Ikiru also supports more recent iOS advancements like split screen on an iPad, and includes a Today extension to quickly see items with due dates – along with an Apple Watch app to do the same.

Ikiru

This news is sure to bring up a few questions:

“But I love Paperless! Why didn’t you just add those features to the app I already use?”

The user interface changes needed to add the new features and further simplify the app would have required huge modifications to Paperless. I decided that it would be better to build a new app, rather than rip apart Paperless and try to mold it into something different.

I also wanted to give people a choice. Many people like Paperless for what it is, and would be upset with major changes. For people who still want to use Paperless, don’t worry, it isn’t going anywhere.

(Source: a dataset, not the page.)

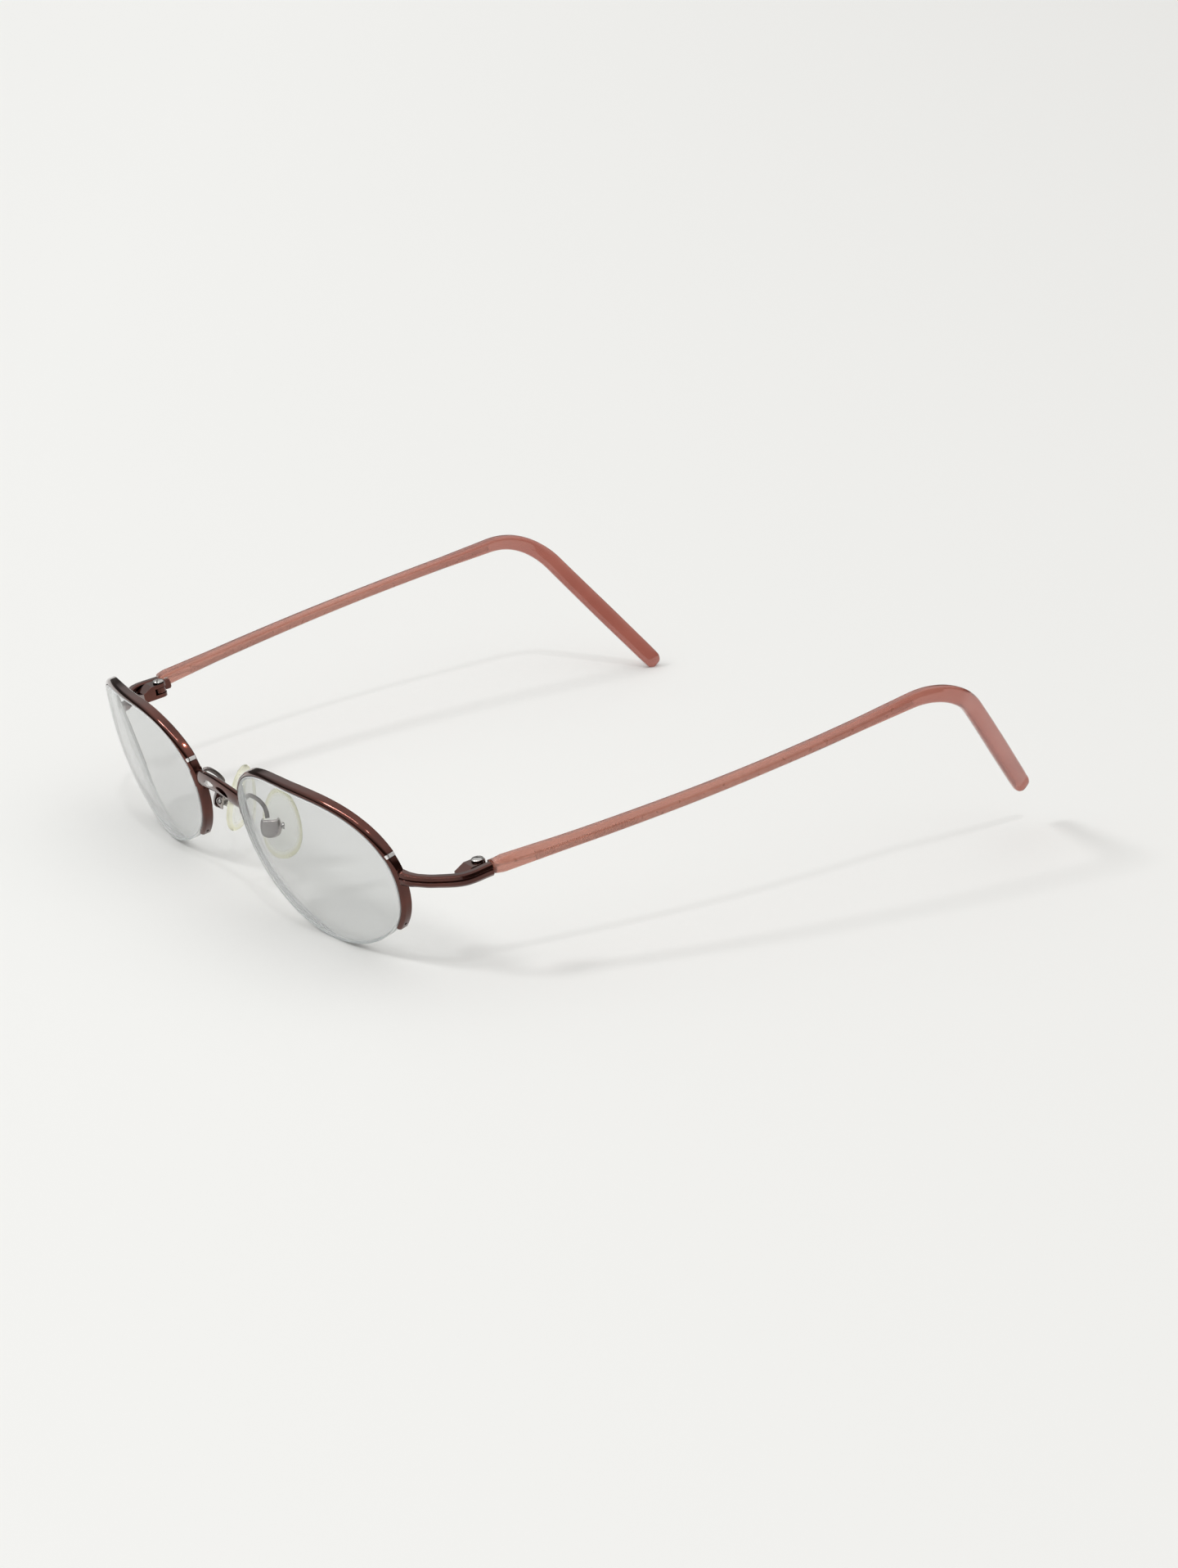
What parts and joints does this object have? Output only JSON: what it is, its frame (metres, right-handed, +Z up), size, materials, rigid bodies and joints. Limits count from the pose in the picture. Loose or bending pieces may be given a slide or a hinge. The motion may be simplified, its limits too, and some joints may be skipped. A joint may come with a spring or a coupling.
{
  "type": "semi-rimless eyeglasses",
  "caption": "Open semi-rimless eyeglasses: metal brow rims over curved lenses, sculpted bridge, rocking nose pads, screwed hinges and wire-core plastic temples with bent tips.",
  "frame": {"origin": "centre of the bounding box at floor level, below the space between the open temples", "axes": "+Z up, +X to the wearer's left, and the lens fronts face -Y; the temples run back towards +Y"},
  "size_m": [0.158, 0.1458, 0.0384],
  "materials": {
    "plated_metal": "glossy dark burgundy-brown plating",
    "gunmetal": "polished dark grey plating",
    "silver_screw": "bright silver",
    "lens_clear": "clear, very faint grey, polished",
    "nylon": "translucent grey nylon",
    "pad_silicone": "clear, faintly yellow soft moulding",
    "rose_acetate": "glossy translucent rose-brown plastic",
    "core_wire": "plain drawn wire seen through the plastic"
  },
  "bodies": {
    "front": {"bridge": "plated_metal", "lens_left": "lens_clear", "lens_right": "lens_clear", "rim_left": "plated_metal", "rim_right": "plated_metal", "rim_liner_left": "nylon", "rim_liner_right": "nylon", "nylon_line_left": "nylon", "nylon_line_right": "nylon", "endpiece_left": "plated_metal", "endpiece_right": "plated_metal", "hinge_front_left": "plated_metal", "hinge_front_right": "plated_metal", "hinge_screw_left": "silver_screw", "hinge_screw_right": "silver_screw", "pad_arm_left": "gunmetal", "pad_arm_right": "gunmetal", "pad_box_left": "gunmetal", "pad_box_right": "gunmetal", "pad_screw_left": "silver_screw", "pad_screw_right": "silver_screw"},
    "temple_left": {"hinge_tongue_left": "plated_metal", "temple_left": "rose_acetate", "temple_core_left": "core_wire"},
    "temple_right": {"hinge_tongue_right": "plated_metal", "temple_right": "rose_acetate", "temple_core_right": "core_wire"},
    "nose_pad_left": {"nose_pad_left": "pad_silicone"},
    "nose_pad_right": {"nose_pad_right": "pad_silicone"}
  },
  "joints": [
    {"name": "temple_fold_left", "type": "hinge", "parent": "front", "child": "temple_left", "pos_m": [0.0646, -0.0504, 0.0196], "axis": [0, -0.1253, 0.9921], "range_deg": [0, 90]},
    {"name": "temple_fold_right", "type": "hinge", "parent": "front", "child": "temple_right", "pos_m": [-0.0646, -0.0504, 0.0196], "axis": [0, 0.1253, -0.9921], "range_deg": [0, 90]},
    {"name": "nose_pad_rock_left", "type": "hinge", "parent": "front", "child": "nose_pad_left", "pos_m": [0.0097, -0.0635, 0.0144], "axis": [0.4695, 0.8829, 0], "range_deg": [-8, 8]},
    {"name": "nose_pad_rock_right", "type": "hinge", "parent": "front", "child": "nose_pad_right", "pos_m": [-0.0097, -0.0635, 0.0144], "axis": [-0.4695, 0.8829, 0], "range_deg": [-8, 8]}
  ]
}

I plan to keep updating and supporting the app as needed for as long as people are still using it.

“What about all of my existing lists? Will I have to type those into the new app?”

No! There will be an easy way to transfer your existing lists from Paperless to Ikiru.

“Okay, I’m interested. When will this new app be available?”

Ikiru will be released on August 9th. Ikiru is now available!

“Why is the app named ‘Ikiru’”?

The word “ikiru” (ee-kee-roo) means “to live” in Japanese. It’s also the title of an Akira Kurosawa film about a man who decides to do something meaningful with his life. Ikiru (the app) is my attempt at doing something meaningful with my life, and hopefully help others live meaningful and productive lives.

Over the years I’ve received emails and app reviews from many people who have found Paperless useful, from busy moms to airplane pilots doing pre-flight checklists to people who suffered a brain injury and needed a little help remembering things. I am humbled that Paperless has been useful to so many different people. My hope is that you’ll find Ikiru even more useful, and that it will make your life just a little bit easier.

Thanks for your support!

* not counting the extremely basic Mac OS 9 app I made that was just an icon of an orc from the game Warcraft II, which when double-clicked would play a random orc sound… “zug zug!